The tension in the markets drastically intensified after the collapse of Lehman Brothers Holdings Inc. in September, he added.
But Shirakawa stressed that the current situation differs from the 1930s meltdown because the measures taken by authorities this time around are very different, he said.
Shirakawa noted that the foreign-exchange mechanism during the 1930s crisis was based on fixed exchange rates, whereas the current one is based on floating rates.
"We now have a savings insurance system as a safety net, and also steady free-trade systems," he said, citing other differences.
Shirakawa, however, acknowledged that the BOJ is not entirely optimistic about the economic outlook.
Negative reactions between the financial system and the real economy have been multiplying, while their outcome has yet to be seen, he said.
"Since such high growth rates have continued for so long, the adjustment cannot be easily avoided," Shirakawa said. "We must absolutely prevent (the world economy) from going deeper into adjustment or turmoil."
For the time being, the BOJ will watch the movements of the U.S. and European financial systems, international financial and capital markets and downside risks to the economy, he said.

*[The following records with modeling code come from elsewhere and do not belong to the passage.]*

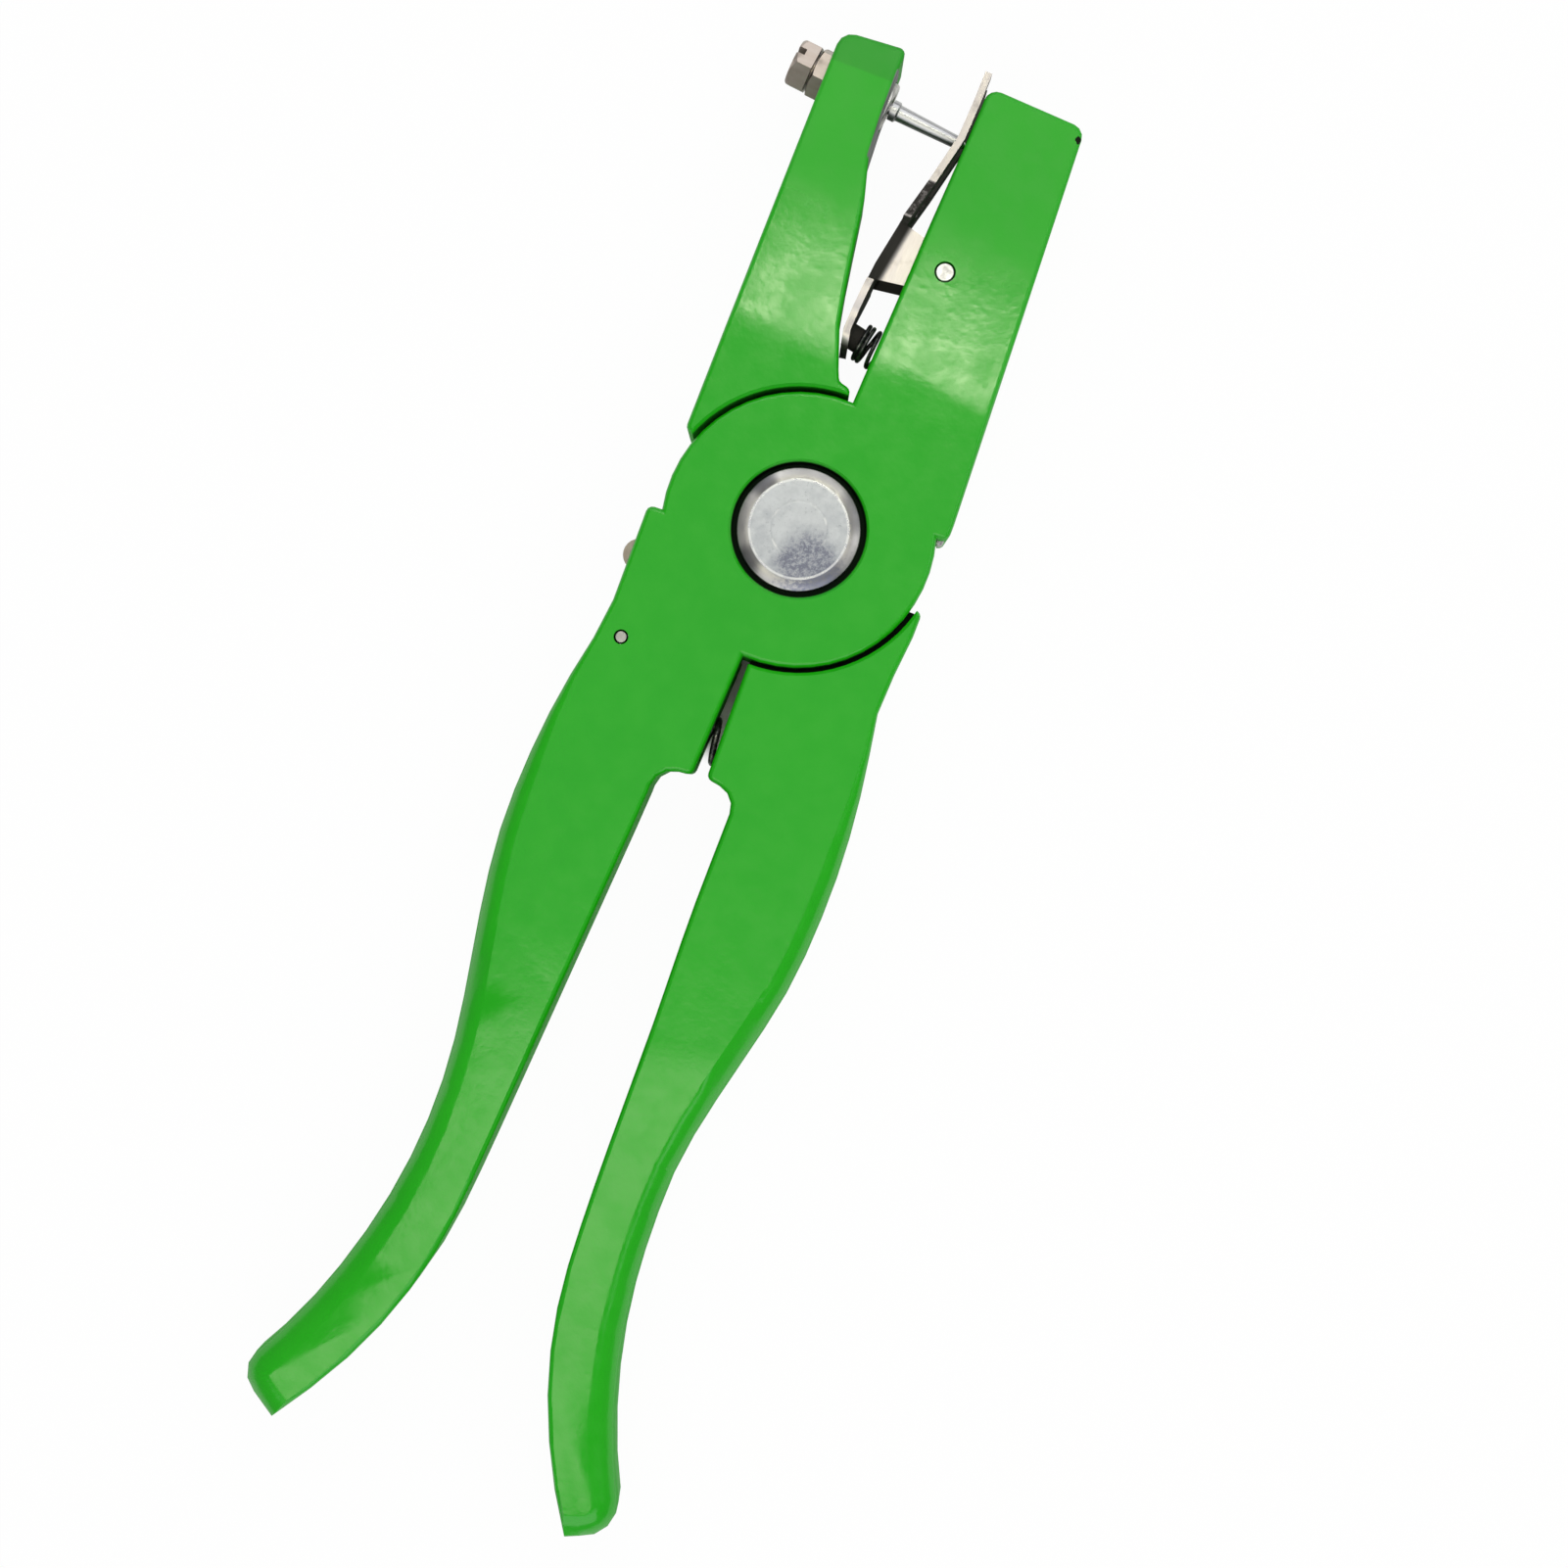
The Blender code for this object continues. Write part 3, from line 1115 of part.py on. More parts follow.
clear_scene()
make_front_lever()
rear_lever = make_rear_lever()
make_pivot()
make_main_spring()
make_clip_hardware()
make_heel_stop()
clip_plate = make_clip()
latch = make_latch()
pin_pieces = make_pin_group()

main_axis = axis_empty("main_pivot_axis", 0.0, 0.0)
clip_axis = axis_empty("clip_pivot_axis", AXLE_X, AXLE_Y)
latch_axis = axis_empty("latch_pivot_axis", LATCH_PIN_X, LATCH_PIN_Y)
carry(main_axis, rear_lever, *pin_pieces)
carry(clip_axis, clip_plate)
carry(latch_axis, latch)
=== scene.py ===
"""The looks of the ear tag applicator, a section for each piece, in the order that they are put together."""

from math import cos, pi, radians, sin

import bmesh
import bpy
from mathutils import Matrix, Vector


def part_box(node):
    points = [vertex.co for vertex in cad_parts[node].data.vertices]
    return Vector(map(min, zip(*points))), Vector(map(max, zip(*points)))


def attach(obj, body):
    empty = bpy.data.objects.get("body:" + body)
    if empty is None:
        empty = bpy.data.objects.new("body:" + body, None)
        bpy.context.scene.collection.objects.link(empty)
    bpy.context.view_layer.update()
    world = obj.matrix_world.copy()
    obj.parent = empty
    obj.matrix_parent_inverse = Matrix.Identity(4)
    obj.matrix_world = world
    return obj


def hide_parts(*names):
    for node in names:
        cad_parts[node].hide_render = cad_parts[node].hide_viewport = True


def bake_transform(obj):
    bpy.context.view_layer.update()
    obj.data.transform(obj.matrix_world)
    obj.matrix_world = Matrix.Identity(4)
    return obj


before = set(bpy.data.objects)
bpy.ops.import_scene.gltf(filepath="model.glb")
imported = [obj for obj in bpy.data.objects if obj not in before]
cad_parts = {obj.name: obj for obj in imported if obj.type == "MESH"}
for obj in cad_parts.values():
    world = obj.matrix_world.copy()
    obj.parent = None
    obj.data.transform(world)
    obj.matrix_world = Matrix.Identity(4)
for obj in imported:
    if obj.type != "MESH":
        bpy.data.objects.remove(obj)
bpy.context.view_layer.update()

# The front lever is one aluminium casting: the anvil jaw, the front half of the disc and the left handle.
# It is powder-coated green, and the coat rounds every cast edge and shows a fine orange peel.


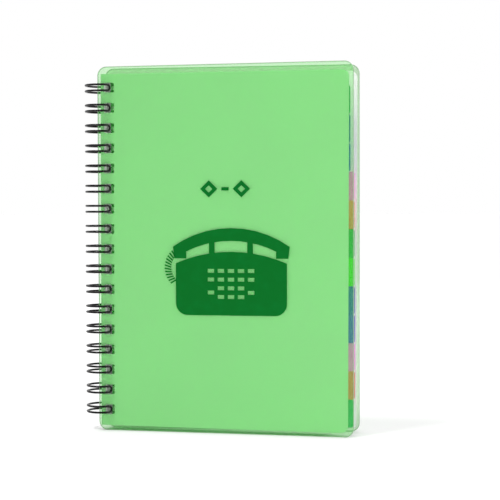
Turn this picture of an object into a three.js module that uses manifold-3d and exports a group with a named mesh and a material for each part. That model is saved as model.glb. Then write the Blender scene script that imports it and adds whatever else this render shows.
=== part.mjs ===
// Twin loop bound address book with translucent covers, standing upright.
// Millimetres. Z is up, the front cover faces -Y and the spine is at -X.
// The front cover's outer face lies at y = 0 and its spine edge at x = 0 until the whole book is centred at the end.

import * as THREE from 'three';
import * as BufferGeometryUtils from 'three/addons/utils/BufferGeometryUtils.js';
import Module from 'manifold-3d';

const wasm = await Module();
wasm.setup();

// Covers
const COVER_OVERHANG = 2.5;
const COVER_FORE_OVERHANG = 2.25;
const COVER_THICKNESS = 0.5;
const COVER_CORNER_RADIUS = 3.8;
const COVER_HOLE_MARGIN = 2.75;
const COVER_HOLE_WIDTH = 3.1;
const BACK_COVER_SHIFT = 1;
const BACK_COVER_SPLAY = THREE.MathUtils.degToRad(3.5);

// Pages
const PAGE_WIDTH = 96;
const TAB_WIDTH = 9;
const LAST_SHEET_EXTRA = 1;
const SHEET_HEIGHT = 148;
const SHEET_THICKNESS = 0.2;
const SHEET_CORNER_RADIUS = 3;
const PAGE_HOLE_MARGIN = 1.8;
const PAGE_HOLE_SIZE = 4;
const PAGE_DROP = 0.5;
const PAGE_SAG = THREE.MathUtils.degToRad(0.2);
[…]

The BOJ will try its utmost to maintain the stability of the market by closely coordinating with other central banks and making appropriate adjustments, he added.
Touching on the BOJ's move Friday to cut its key interest rate to 0.3 percent from 0.5 percent, Shirakawa acknowledged that both pros and cons were discussed during the day's Policy Board meeting.
Although the BOJ eventually decided on a rate cut in line with moves by the central banks of other industrialized countries, Shirakawa indicated that the BOJ doesn't see any more room for further rate cuts.